I am dancing with the uniform of my country.— Reply of white hostesses when asked why they danced with black soldiers
Some white soldiers try to shield white hostesses from association with blacks
Of course the canteen’s commitment to treating everyone equally did not mean that race-based hostility never intruded itself. To the contrary, because visitors brought their prejudices with them, tensions around race were not infrequent. Some white American soldiers, especially those from the South, were highly offended to see blacks dancing with white women. They would often cut in on such couples (cutting in was an accepted practice by which a man could legitimately displace another man in order to dance with his partner) in an attempt to rescue the white hostess from her supposed degradation.
Such attempts at defending racial purity inevitably produced some scenes that would be hilarious if they were not so sad. Ellen Tarry was a very light-skinned African American journalist who served as a hostess in the canteen. In her memoir, The Third Door: The Autobiography of an American Negro Woman, she recalls that:
Several times white servicemen cut in and asked me why I was dancing with Negroes, but when the colored boys saw what was happening they started cutting in on the white boys and it all passed off in a spirit of fun.
The white hostesses developed a standard reply to inquires about why they were dancing with black soldiers: “I am dancing with the uniform of my country.” According to the Baltimore Afro-American, many white soldiers said they never thought of it that way before.
Some whites can’t contain their anger at seeing black men with white women
At times, though, the angst among white soldiers at seeing blacks in friendly conversation with white women spilled over into outright verbal belligerence. Vitriolic and even threatening comments were sometimes made. Margaret Halsey tells the story of one such incident in which the sight of a white hostess sitting and conversing with several black soldiers at a table led a nearby group of whites to make their displeasure loudly evident. When the junior hostess captain saw what was happening, Halsey recalled, she took some quick and creative action:
With the speed of light, she rounded up every white hostess she could lay her hands on, and then she and the other white girls descended on the Negroes’ table like rooks coming home at twilight.
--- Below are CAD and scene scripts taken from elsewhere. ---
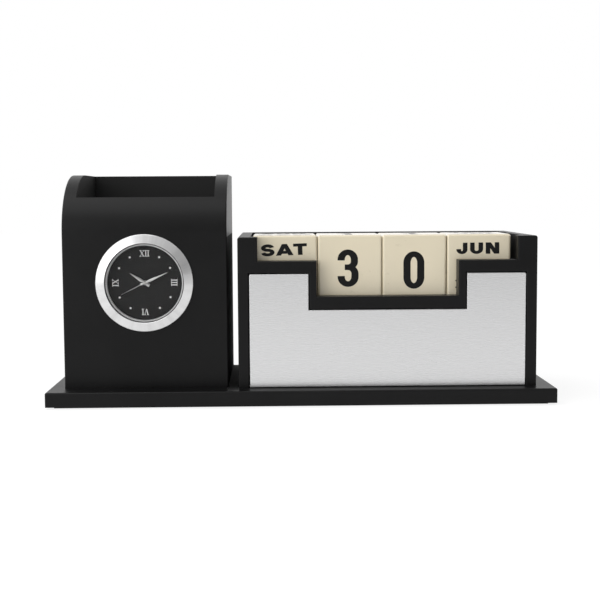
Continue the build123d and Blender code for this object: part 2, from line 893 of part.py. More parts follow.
core_x = rotor_place[0]
stator_low = rotor_place[1] - magnet_radius - stator_air_gap
stator_high = rotor_place[1] + magnet_radius + stator_air_gap
stator_rear = stator_front + stator_thickness
leg = core_width
with BuildPart() as stator:
    with BuildSketch(clock_plane(stator_front)):
        with Locations((core_x, (stator_low + stator_high) / 2)):
            Rectangle(core_length, stator_high - stator_low + 0.6)
        for side in (-1, 1):
            leg_x = core_x + side * (core_length - leg) / 2
            with Locations((leg_x, (stator_high + coil_height) / 2)):
                Rectangle(leg, coil_height + core_width - stator_high)
        with Locations(rotor_place):
            Circle(magnet_radius + stator_air_gap, mode=Mode.SUBTRACT)
    extrude(amount=stator_thickness)
save(stator, "stator")

core_front = coil_depth - core_thickness / 2
with BuildPart() as coil_core:
    with BuildSketch(clock_plane(core_front)):
        with Locations((core_x, coil_height)):
            Rectangle(core_length, core_width)
    extrude(amount=core_thickness)
    for side in (-1, 1):
        leg_x = core_x + side * (core_length - leg) / 2
        with BuildSketch(clock_plane(stator_rear)):
            with Locations((leg_x, coil_height)):
                Rectangle(leg, core_width)
        extrude(amount=core_front - stator_rear)
save(coil_core, "coil_core")

coil_origin = clock_plane(coil_depth).from_local_coords((core_x - coil_length / 2, coil_height, 0))
coil_plane = Plane(origin=coil_origin, x_dir=(0, 1, 0), z_dir=(-1, 0, 0))
with BuildPart() as motor_coil:
    with BuildSketch(coil_plane):
        Circle(coil_radius)
        Rectangle(core_thickness + fit, core_width + fit, mode=Mode.SUBTRACT)
    extrude(amount=coil_length)
save(motor_coil, "motor_coil")

with BuildPart() as battery:
    disc(battery_place, battery_radius, battery_front, battery_front + battery_thickness)
    fillet(battery.edges().filter_by(GeomType.CIRCLE), 0.4)
save(battery, "battery")

contact_low = -battery_drop - battery_radius - 1.2
with BuildPart() as battery_contact:
    with BuildSketch(clock_plane(battery_front - contact_thickness)):
        with Locations((0, (contact_low - battery_drop) / 2)):
            Rectangle(contact_width, -battery_drop - contact_low)
    extrude(amount=contact_thickness)
    with BuildSketch(clock_plane(plate_rear)):
        with Locations((0, contact_low + contact_thickness / 2)):
            Rectangle(contact_width, contact_thickness)
    extrude(amount=battery_front - plate_rear)
save(battery_contact, "battery_contact")

with BuildPart() as circuit_board:
    with BuildSketch(clock_plane(bridge_rear)):
        with Locations((0, board_lift)):
            Rectangle(board_width, board_height)
        with Locations(battery_place):
            Circle(battery_radius + battery_nest_gap, mode=Mode.SUBTRACT)
        with Locations(stem_place):
            Circle(stem_radius + 0.3, mode=Mode.SUBTRACT)
    extrude(amount=board_thickness)
    with BuildSketch(clock_plane(bridge_rear + board_thickness)):
        with Locations(chip_place):
            Circle(chip_radius)
    extrude(amount=chip_height)
save(circuit_board, "circuit_board")
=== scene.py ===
"""Finishes, lettering, clock face and stage for a desk calendar with a drawer."""

from math import cos, pi, radians, sin

import bmesh
import bpy
from bpy.props import FloatProperty, FloatVectorProperty, IntProperty, PointerProperty
from mathutils import Matrix, Vector
from mathutils.geometry import delaunay_2d_cdt


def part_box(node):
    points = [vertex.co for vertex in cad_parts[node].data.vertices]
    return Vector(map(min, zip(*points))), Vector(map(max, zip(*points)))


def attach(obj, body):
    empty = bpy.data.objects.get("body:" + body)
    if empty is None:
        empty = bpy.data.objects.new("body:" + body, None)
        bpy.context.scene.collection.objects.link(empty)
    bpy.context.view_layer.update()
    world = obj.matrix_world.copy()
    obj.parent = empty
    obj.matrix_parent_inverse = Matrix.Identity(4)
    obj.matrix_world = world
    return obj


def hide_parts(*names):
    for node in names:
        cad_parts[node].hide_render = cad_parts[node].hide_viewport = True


bl_info = {
    "name": "Desk Calendar with Drawer",
    "version": (1, 0, 0),
    "blender": (4, 5, 0),
    "location": "3D View > Sidebar > Desk Calendar",
    "description": "Finishes, letters and lights a desk calendar with a drawer",
    "category": "Object",
}

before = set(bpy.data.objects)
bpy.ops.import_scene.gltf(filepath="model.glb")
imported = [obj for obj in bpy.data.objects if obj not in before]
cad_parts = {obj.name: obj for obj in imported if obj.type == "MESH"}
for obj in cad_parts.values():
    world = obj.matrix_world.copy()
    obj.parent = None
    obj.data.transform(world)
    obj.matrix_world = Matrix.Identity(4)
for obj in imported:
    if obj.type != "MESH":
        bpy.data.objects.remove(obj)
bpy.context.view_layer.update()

MM = 0.001
MASK_MARGIN = 0.1 * MM  # so that a mask takes in the faces that lie on its limits
NOISE_LOW, NOISE_HIGH = 0.3, 0.7  # most of a noise's values lie between these
BOARDS = (
    "base_board",
    "pen_left_side",
    "pen_right_side",
    "pen_front_board",
    "pen_back_board",
    "calendar_left_side",
    "calendar_right_side",
    "calendar_back",
    "calendar_fascia",
    "cube_tray_floor",
    "cube_stop_rail",
    "drawer_front_board",
    "drawer_left_side",
    "drawer_right_side",
    "drawer_back",
    "drawer_bottom",
)


# ------------------------------------------------------------------ settings
def setting(kind, **limits):
    """A function that makes a user's setting of a name, a description and a default."""

    def make(name, description, default):
        return kind(name=name, description=description, default=default, **limits)

    return make


colour = setting(FloatVectorProperty, size=3, min=0.0, max=1.0, subtype="COLOR")
length = setting(FloatProperty, min=0.0, unit="LENGTH", precision=5)  # metres
point = setting(FloatVectorProperty, size=3, unit="LENGTH")  # metres
angle = setting(FloatProperty, subtype="ANGLE")  # radians
amount = setting(FloatProperty, min=0.0, max=1.0)
multiple = setting(FloatProperty, min=0.0, max=10.0)
power = setting(FloatProperty, min=0.0, max=1000.0)  # watts
count = setting(IntProperty, min=3)


class BoardSettings(bpy.types.PropertyGroup):
    laminate: colour("Laminate", "Colour of the black boards", (0.0062, 0.0062, 0.0064))
    laminate_roughness: amount("Laminate roughness", "How satin the boards are", 0.37)
    # painted light: the lighter colour inside stands in for the light that falls on the pen box's
    # inner faces
    inner_face: colour("Inner faces", "Colour inside the pen box", (0.022, 0.022, 0.022))
    inner_dullness: amount("Inner dullness", "Roughness added inside the pen box", 0.25)
    facing_dullness: amount("Facing dullness", "Roughness added where the boxes face", 0.4)
    panel: colour("Silver panel", "Colour of the drawer's front plate", (0.72, 0.72, 0.725))
    felt: colour("Felt", "Colour of the underlay", (0.012, 0.012, 0.013))


class CubeSettings(bpy.types.PropertyGroup):
    ivory: colour("Ivory", "Colour of the cubes", (0.78, 0.697, 0.518))
    ink: colour("Ink", "Colour of the lettering", (0.004, 0.004, 0.004))
    ink_height: length("Ink height", "How far the lettering stands proud", 0.02 * MM)
    digit_height: length("Digit height", "Height of the numbers", 19.4 * MM)
    digit_width: length("Digit width", "Width of the numbers", 10.9 * MM)
    digit_stem: length("Digit stem", "Width of the numbers' upright strokes", 3.75 * MM)
    digit_bar: length("Digit bar", "Height of the numbers' level strokes", 2.9 * MM)
    name_height: length("Name height", "Height of the names' capitals", 5.9 * MM)
    name_stem: length("Name stem", "Width of the names' upright strokes", 2.4 * MM)
    name_bar: length("Name bar", "Height of the names' level strokes", 1.55 * MM)
    name_gap: length("Name gap", "Space between the names' letters", 1.35 * MM)
    name_offset: length("Name offset", "A name's height above the cube's middle", 9.2 * MM)


class ClockSettings(bpy.types.PropertyGroup):
    bezel: colour("Bezel", "Colour of the bezel", (0.765, 0.765, 0.765))
    dial: colour("Dial", "Colour of the dial", (0.011, 0.011, 0.011))
    enamel: colour("Enamel", "Colour of the dial's marks", (0.92, 0.92, 0.91))
    mark_radius: length("Mark radius", "Where the hour marks stand", 15.08 * MM)
    mark_height: length("Numeral height", "Height of the Roman numerals", 3.15 * MM)
    mark_stem: length("Numeral stem", "Width of the numerals' heavy strokes", 0.47 * MM)
    mark_hair: length("Numeral hairline", "Height of the numerals' serifs", 0.24 * MM)
    dot_radius: length("Dot radius", "Radius of the hour dots", 0.52 * MM)
    dot_sides: count("Dot sides", "Corners of each dot", 20)
    print_height: length("Print height", "How far the dial's marks stand proud", 0.03 * MM)
    gasket_width: length("Gasket width", "Width of the lens's gasket", 0.26 * MM)
    gasket_height: length("Gasket height", "How far the gasket stands proud of the lens", 0.2 * MM)
    wire_turns: count("Wire turns", "Turns wound on the coil", 52)


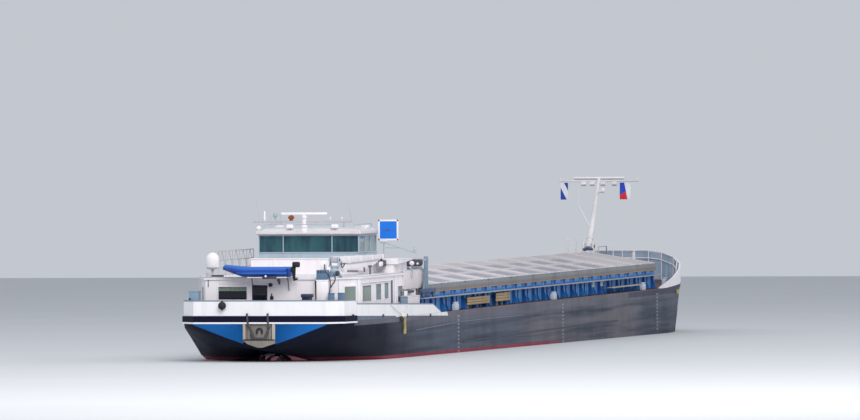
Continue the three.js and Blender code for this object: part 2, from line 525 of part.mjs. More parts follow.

The Negro soldiers virtually disappeared from view in a cloud of white girls.
The hostile white soldiers were apparently dumbfounded by this amazing display. After a few moments of stunned silence, they got up and meekly left the canteen.
Blacks serve in leadership positions
Another area in which the canteen’s practice ran counter to the conventions of the day was that blacks were placed in positions of authority over whites.
Not only was Osceola Archer on the canteen’s governing committee, she also served on Thursdays as “officer of the day.” That meant she had complete charge of the entire facility, and all the workers, white and black, reported to her. In addition, there were two black junior hostess captains overseeing white hostesses.
One of those black captains, Dorothy Williams, recalls an incident that shows just how disorienting it was for some whites to see black people in positions of authority. A soldier from the South needed some information and was referred to a junior hostess captain. He was shocked to find that the captain was black, and showed it. Williams calmly talked with him until he regained his equilibrium. Before the conversation was over, the soldier told Williams that he was shipping out soon and would like to write to her when he reached his overseas post. He actually did so, apologizing for his behavior, and telling her that as a result of meeting her, he had become friends with some black soldiers.
The legacy of the Stage Door Canteen
The story of the New York Stage Door Canteen quickly became a patriotic inspiration to the nation. Soon there were similar canteens in Philadelphia, Washington, Boston, Newark, Cleveland, San Francisco, and most famously, Hollywood. In 1943 a well received film recounting the story of the original canteen, appropriately entitled “Stage Door Canteen,” was released and became one of the best grossing films of the year. There was also a popular radio show of the same name.
But the New York canteen’s non-discrimination policy was not so widely emulated. Although the Hollywood Canteen, led by Bette Davis and John Garfield, fought fiercely and successfully to adopt racial practices similar to those in New York, canteens in other cities did not necessarily embrace that policy. In Philadelphia, for example, when a white junior hostess asked a black soldier to dance and he accepted, two white hostess captains complained to an Army major who happened to be on the scene that evening. The black man was told that the canteen “was no place for a colored soldier,” and he should go to the “Negro Canteen.” The soldier’s protest that he had been fighting overseas for three years and thought he was fighting for democracy didn’t convince the officer. Ordered again to leave the facility, this soldier’s audacity in dancing with a white woman caused him to became the first serviceman to ever be kicked out of a Stage Door Canteen.
Still, the example of racial democracy pioneered by the original Stage Door Canteen was widely reported in the black press, and became a source of hope for African Americans. Harlem Congressman Adam Clayton Powell called the canteen “one of the few strongholds of practicing democracy.” And Osceola Archer was confident that the canteen was helping many African American servicemen visualize what democracy really meant. “Many of them are experiencing it for the first time in their lives at the Stage Door Canteen,” she said.
For African Americans during WW2, the test of democracy was the extent to which all Americans were treated as full citizens, with the same rights, privileges, and responsibilities as any other citizen. By that standard there were not a lot of institutions in the country that qualified as being truly democratic. To its everlasting credit, the Stage Door Canteen was one that did.
NOTE: Special thanks to Katherine M. Fluker whose comprehensive Master's thesis, Creating a Canteen Worth Fighting For: Morale Service and the Stage Door Canteen in World War II, was the source for several incidents shared here that I couldn't find anywhere else.